-- START Provided data --

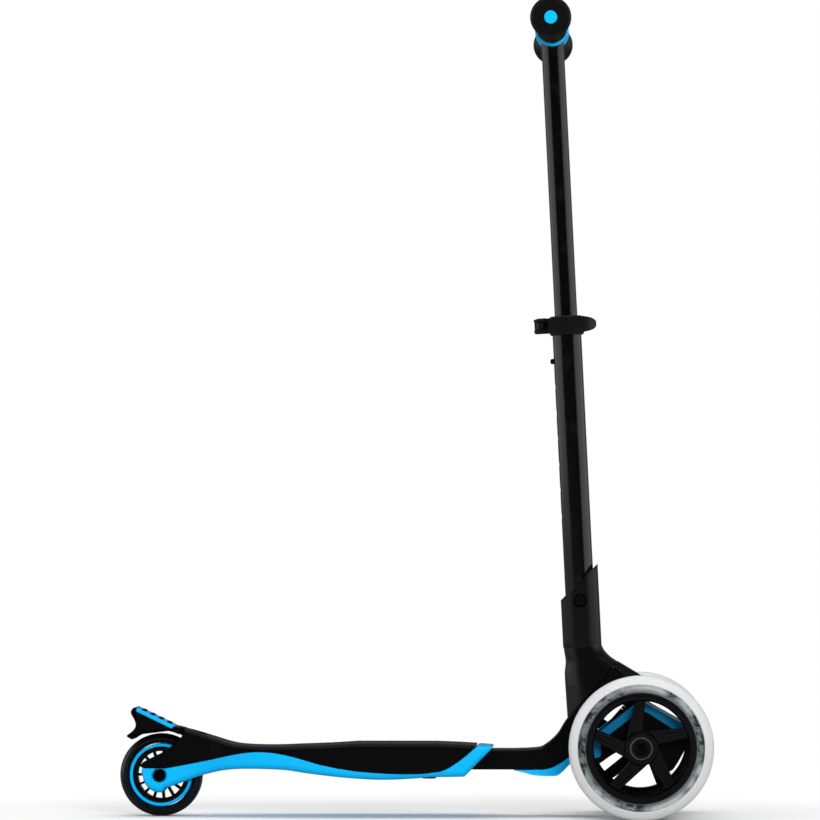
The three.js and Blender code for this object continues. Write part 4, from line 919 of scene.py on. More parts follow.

-- END Provided data --
-- START Provided data --

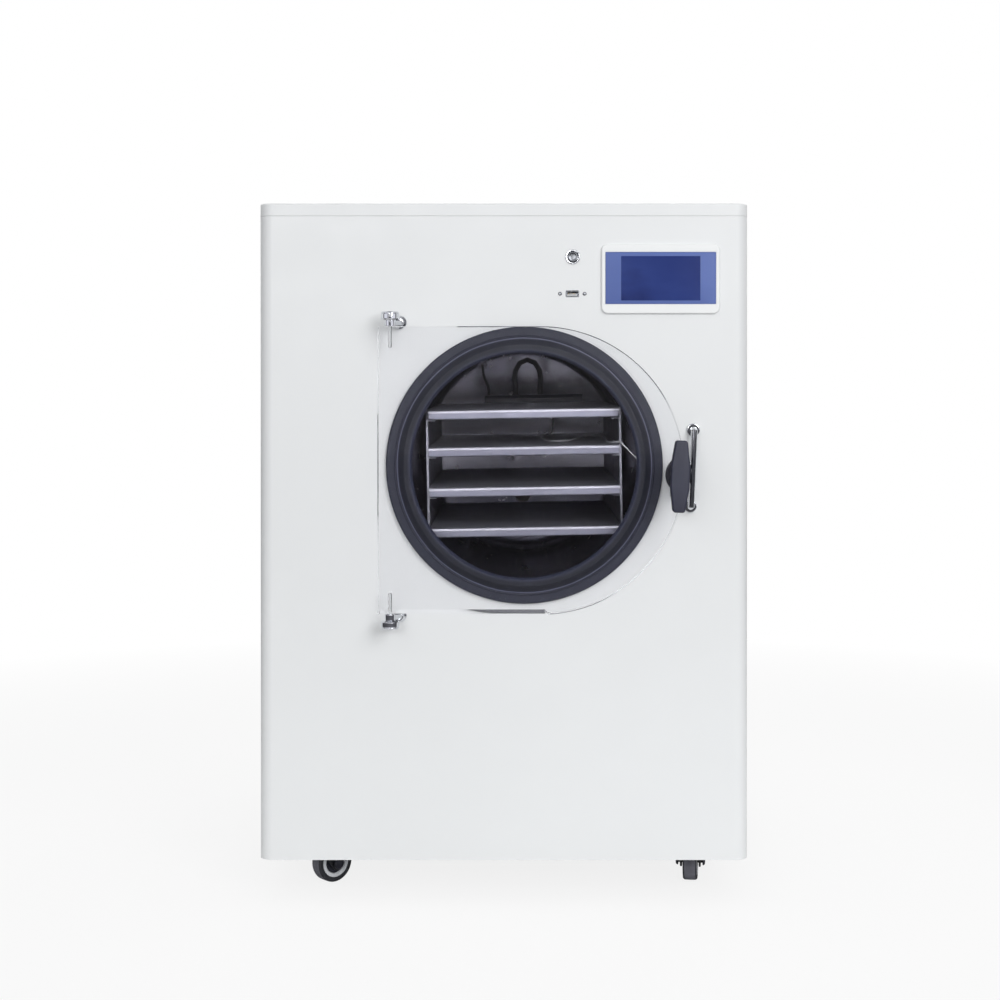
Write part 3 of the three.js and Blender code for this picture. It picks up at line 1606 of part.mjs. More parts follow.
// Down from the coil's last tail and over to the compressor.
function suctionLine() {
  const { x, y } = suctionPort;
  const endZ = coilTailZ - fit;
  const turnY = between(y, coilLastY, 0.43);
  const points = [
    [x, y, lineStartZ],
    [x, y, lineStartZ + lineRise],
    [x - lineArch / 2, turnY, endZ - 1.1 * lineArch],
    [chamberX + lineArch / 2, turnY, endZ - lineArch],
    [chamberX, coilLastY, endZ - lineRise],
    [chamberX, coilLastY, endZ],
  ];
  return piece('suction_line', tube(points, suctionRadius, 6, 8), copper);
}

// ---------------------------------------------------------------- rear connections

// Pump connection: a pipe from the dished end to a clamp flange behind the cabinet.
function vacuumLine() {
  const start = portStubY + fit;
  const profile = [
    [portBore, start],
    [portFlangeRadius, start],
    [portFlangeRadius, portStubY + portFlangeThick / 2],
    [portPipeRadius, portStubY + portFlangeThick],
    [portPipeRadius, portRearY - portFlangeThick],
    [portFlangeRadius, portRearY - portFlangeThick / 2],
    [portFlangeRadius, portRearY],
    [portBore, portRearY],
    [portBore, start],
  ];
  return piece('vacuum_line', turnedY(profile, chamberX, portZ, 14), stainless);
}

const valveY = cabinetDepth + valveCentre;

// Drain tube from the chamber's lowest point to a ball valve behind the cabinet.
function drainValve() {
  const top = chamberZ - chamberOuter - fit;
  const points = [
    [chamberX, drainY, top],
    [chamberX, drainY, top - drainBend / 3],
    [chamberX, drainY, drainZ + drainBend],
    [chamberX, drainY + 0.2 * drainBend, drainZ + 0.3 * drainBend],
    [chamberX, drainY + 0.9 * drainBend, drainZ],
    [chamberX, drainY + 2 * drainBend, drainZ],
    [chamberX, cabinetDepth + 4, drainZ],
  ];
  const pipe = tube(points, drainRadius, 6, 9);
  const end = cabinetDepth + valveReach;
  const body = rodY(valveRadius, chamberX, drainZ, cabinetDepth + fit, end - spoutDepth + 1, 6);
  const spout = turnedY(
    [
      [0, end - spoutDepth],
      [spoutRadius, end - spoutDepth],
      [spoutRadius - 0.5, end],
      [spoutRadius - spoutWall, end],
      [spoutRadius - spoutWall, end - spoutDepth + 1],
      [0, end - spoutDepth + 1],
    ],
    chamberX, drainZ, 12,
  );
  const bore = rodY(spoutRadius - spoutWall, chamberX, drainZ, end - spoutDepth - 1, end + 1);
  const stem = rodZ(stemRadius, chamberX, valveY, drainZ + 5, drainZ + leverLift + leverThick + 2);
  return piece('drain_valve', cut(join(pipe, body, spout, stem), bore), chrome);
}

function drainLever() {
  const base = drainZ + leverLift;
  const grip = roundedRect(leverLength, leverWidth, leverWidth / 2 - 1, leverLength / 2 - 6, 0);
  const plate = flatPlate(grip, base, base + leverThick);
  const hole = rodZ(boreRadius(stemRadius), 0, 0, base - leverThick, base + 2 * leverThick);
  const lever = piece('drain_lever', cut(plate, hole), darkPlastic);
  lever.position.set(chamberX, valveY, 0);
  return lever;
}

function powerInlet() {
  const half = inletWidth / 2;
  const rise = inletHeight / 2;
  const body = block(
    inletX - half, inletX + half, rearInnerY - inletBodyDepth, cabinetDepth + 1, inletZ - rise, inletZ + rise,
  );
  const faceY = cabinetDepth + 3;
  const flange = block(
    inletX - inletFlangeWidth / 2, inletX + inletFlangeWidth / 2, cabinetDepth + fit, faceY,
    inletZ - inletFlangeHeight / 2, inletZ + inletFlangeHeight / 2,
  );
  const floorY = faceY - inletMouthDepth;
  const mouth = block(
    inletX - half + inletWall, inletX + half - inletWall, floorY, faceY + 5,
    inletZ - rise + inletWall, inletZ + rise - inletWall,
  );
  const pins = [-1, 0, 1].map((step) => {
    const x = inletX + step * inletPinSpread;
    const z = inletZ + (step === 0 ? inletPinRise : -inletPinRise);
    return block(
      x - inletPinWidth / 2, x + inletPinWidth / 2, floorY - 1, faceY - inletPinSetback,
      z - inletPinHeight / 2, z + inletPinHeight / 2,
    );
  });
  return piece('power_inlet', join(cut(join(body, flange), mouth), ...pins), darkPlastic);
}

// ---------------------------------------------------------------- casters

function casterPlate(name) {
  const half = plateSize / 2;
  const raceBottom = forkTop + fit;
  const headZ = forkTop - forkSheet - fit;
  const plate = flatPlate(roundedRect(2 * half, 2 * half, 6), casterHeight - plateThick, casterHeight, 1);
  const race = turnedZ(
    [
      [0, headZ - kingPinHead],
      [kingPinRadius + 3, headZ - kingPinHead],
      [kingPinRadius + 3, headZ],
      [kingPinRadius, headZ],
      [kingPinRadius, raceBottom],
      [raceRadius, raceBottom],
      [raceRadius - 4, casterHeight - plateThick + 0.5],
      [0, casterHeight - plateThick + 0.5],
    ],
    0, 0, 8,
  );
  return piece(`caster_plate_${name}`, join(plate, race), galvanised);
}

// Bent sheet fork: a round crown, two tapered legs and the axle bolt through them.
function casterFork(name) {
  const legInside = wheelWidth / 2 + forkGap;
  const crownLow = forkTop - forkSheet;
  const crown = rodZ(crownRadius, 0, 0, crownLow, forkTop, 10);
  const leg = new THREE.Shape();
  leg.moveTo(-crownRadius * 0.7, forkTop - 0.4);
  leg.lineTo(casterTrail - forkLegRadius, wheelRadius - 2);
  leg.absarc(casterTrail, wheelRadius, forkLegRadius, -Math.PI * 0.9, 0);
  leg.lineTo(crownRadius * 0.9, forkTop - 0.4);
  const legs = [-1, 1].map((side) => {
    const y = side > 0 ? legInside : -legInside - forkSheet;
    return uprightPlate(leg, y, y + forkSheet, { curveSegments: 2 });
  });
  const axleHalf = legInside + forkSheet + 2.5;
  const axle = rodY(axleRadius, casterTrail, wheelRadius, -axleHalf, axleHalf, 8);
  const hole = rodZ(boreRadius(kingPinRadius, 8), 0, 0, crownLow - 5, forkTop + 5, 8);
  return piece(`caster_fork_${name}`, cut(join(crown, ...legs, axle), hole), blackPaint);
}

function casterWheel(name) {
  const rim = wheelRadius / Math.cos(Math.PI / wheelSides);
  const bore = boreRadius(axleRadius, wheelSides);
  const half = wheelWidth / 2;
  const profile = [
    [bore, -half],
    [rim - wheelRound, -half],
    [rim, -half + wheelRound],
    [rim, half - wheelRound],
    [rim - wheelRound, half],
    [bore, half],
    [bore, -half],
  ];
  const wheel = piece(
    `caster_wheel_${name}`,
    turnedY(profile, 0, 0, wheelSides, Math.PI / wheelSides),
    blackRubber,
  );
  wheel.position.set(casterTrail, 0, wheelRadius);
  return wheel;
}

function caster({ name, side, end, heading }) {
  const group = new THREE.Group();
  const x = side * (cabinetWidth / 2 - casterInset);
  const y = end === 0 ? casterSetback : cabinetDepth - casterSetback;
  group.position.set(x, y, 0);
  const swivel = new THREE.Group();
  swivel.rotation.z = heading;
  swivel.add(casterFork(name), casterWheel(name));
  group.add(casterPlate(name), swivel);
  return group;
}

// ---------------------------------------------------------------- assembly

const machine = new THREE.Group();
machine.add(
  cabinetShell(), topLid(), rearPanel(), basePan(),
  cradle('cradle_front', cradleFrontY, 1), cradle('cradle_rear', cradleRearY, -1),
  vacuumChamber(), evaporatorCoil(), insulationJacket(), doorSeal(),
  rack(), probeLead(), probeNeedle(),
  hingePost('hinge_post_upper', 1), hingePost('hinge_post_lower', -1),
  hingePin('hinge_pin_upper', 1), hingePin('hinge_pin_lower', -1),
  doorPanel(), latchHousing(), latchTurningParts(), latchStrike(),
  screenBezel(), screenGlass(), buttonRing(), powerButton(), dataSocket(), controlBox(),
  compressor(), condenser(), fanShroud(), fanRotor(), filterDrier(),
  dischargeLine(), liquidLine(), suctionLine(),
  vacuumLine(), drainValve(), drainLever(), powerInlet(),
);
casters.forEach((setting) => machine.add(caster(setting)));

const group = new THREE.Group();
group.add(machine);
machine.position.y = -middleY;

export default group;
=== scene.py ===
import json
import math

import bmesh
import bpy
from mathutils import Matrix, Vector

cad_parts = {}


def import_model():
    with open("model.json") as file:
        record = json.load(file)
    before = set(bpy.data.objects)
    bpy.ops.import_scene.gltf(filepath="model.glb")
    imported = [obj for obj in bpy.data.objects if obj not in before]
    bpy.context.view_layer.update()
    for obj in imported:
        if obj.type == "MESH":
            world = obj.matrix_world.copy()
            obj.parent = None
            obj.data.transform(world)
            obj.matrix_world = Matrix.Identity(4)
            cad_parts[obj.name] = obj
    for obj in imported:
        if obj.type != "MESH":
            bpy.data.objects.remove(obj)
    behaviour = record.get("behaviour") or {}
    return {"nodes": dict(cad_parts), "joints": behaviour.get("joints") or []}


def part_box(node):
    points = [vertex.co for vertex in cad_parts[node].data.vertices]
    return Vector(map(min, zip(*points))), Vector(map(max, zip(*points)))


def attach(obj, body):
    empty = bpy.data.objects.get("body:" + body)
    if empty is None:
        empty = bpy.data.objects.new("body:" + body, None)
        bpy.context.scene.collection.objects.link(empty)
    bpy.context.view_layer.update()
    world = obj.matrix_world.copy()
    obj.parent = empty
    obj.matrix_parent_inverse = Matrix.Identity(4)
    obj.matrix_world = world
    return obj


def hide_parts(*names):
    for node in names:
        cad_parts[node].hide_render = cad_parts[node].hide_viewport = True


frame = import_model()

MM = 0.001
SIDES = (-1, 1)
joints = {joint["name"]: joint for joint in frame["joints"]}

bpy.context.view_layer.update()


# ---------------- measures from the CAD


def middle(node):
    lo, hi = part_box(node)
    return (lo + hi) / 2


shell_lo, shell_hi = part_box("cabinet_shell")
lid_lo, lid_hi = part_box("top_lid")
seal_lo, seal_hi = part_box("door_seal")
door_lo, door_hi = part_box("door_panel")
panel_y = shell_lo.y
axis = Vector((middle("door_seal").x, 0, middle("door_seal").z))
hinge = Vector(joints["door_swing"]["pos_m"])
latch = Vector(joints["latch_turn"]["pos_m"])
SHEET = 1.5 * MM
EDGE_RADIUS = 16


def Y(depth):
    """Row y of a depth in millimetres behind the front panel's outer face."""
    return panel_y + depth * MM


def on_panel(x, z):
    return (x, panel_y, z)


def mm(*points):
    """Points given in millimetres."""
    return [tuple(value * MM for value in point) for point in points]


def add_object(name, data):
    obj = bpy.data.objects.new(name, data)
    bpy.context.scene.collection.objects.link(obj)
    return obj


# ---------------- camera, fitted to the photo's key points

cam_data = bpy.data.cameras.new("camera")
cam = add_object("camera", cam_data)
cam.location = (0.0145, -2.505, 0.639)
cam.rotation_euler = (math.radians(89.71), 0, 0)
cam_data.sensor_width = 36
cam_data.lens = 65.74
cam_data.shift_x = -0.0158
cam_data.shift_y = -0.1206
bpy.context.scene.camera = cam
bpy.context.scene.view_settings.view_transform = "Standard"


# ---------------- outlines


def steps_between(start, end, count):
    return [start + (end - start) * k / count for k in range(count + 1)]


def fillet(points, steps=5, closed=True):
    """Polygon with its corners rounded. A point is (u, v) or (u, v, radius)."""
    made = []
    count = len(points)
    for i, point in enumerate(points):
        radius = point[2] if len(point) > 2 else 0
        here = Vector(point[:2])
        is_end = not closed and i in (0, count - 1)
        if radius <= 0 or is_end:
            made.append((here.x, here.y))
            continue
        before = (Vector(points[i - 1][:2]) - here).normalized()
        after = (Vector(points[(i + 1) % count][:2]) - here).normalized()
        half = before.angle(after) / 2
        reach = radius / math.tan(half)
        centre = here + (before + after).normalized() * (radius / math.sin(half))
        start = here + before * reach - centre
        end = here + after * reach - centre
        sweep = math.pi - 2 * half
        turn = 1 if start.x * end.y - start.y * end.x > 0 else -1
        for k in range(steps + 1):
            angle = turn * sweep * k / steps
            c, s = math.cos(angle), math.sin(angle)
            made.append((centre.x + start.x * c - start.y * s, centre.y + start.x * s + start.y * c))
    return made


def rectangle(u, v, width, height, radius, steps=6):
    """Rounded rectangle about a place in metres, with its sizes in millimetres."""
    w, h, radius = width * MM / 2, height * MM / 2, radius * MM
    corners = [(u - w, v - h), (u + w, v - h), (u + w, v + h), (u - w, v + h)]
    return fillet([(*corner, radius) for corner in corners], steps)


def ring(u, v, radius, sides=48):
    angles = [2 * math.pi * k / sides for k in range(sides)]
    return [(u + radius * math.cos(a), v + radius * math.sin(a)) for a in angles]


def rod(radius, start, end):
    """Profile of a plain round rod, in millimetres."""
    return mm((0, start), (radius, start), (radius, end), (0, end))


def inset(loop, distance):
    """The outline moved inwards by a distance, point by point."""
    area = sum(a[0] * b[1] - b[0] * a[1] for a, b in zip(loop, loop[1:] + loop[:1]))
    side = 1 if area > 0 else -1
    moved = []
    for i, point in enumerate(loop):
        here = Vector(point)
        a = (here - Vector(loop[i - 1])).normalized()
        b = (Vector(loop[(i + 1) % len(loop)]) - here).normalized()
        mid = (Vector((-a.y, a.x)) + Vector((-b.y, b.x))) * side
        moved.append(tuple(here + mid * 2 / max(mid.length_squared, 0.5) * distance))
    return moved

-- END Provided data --
-- START Provided data --

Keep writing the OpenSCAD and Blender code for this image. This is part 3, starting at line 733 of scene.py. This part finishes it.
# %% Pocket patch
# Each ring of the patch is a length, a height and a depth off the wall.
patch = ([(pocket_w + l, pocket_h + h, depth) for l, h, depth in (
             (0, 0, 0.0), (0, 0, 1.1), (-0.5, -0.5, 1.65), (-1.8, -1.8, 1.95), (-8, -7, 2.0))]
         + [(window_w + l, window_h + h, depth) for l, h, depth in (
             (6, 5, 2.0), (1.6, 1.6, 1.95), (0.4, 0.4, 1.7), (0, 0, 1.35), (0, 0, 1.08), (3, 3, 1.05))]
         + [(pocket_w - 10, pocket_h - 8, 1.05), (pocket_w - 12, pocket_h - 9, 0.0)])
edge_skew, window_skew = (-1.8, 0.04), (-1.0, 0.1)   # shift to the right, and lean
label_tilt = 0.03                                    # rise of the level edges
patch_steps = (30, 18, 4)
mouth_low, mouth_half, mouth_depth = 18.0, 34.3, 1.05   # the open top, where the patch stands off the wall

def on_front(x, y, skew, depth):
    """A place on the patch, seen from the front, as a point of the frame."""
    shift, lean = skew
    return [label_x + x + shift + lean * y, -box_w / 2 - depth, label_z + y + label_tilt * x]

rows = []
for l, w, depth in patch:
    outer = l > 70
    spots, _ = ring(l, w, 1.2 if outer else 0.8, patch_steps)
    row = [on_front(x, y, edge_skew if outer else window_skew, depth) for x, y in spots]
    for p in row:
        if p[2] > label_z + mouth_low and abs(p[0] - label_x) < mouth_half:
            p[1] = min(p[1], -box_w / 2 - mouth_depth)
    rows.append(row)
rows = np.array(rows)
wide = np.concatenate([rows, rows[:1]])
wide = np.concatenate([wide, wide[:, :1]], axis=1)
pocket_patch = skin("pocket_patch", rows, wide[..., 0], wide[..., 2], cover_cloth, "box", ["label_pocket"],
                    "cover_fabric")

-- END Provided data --

Starting at the line that contains "const machine = new THREE.Group();" and stopping at the line that contains "if empty is", transcribe the lines exactly; both boundary lines are to be included.

const machine = new THREE.Group();
machine.add(
  cabinetShell(), topLid(), rearPanel(), basePan(),
  cradle('cradle_front', cradleFrontY, 1), cradle('cradle_rear', cradleRearY, -1),
  vacuumChamber(), evaporatorCoil(), insulationJacket(), doorSeal(),
  rack(), probeLead(), probeNeedle(),
  hingePost('hinge_post_upper', 1), hingePost('hinge_post_lower', -1),
  hingePin('hinge_pin_upper', 1), hingePin('hinge_pin_lower', -1),
  doorPanel(), latchHousing(), latchTurningParts(), latchStrike(),
  screenBezel(), screenGlass(), buttonRing(), powerButton(), dataSocket(), controlBox(),
  compressor(), condenser(), fanShroud(), fanRotor(), filterDrier(),
  dischargeLine(), liquidLine(), suctionLine(),
  vacuumLine(), drainValve(), drainLever(), powerInlet(),
);
casters.forEach((setting) => machine.add(caster(setting)));

const group = new THREE.Group();
group.add(machine);
machine.position.y = -middleY;

export default group;
=== scene.py ===
import json
import math

import bmesh
import bpy
from mathutils import Matrix, Vector

cad_parts = {}


def import_model():
    with open("model.json") as file:
        record = json.load(file)
    before = set(bpy.data.objects)
    bpy.ops.import_scene.gltf(filepath="model.glb")
    imported = [obj for obj in bpy.data.objects if obj not in before]
    bpy.context.view_layer.update()
    for obj in imported:
        if obj.type == "MESH":
            world = obj.matrix_world.copy()
            obj.parent = None
            obj.data.transform(world)
            obj.matrix_world = Matrix.Identity(4)
            cad_parts[obj.name] = obj
    for obj in imported:
        if obj.type != "MESH":
            bpy.data.objects.remove(obj)
    behaviour = record.get("behaviour") or {}
    return {"nodes": dict(cad_parts), "joints": behaviour.get("joints") or []}


def part_box(node):
    points = [vertex.co for vertex in cad_parts[node].data.vertices]
    return Vector(map(min, zip(*points))), Vector(map(max, zip(*points)))


def attach(obj, body):
    empty = bpy.data.objects.get("body:" + body)
    if empty is None:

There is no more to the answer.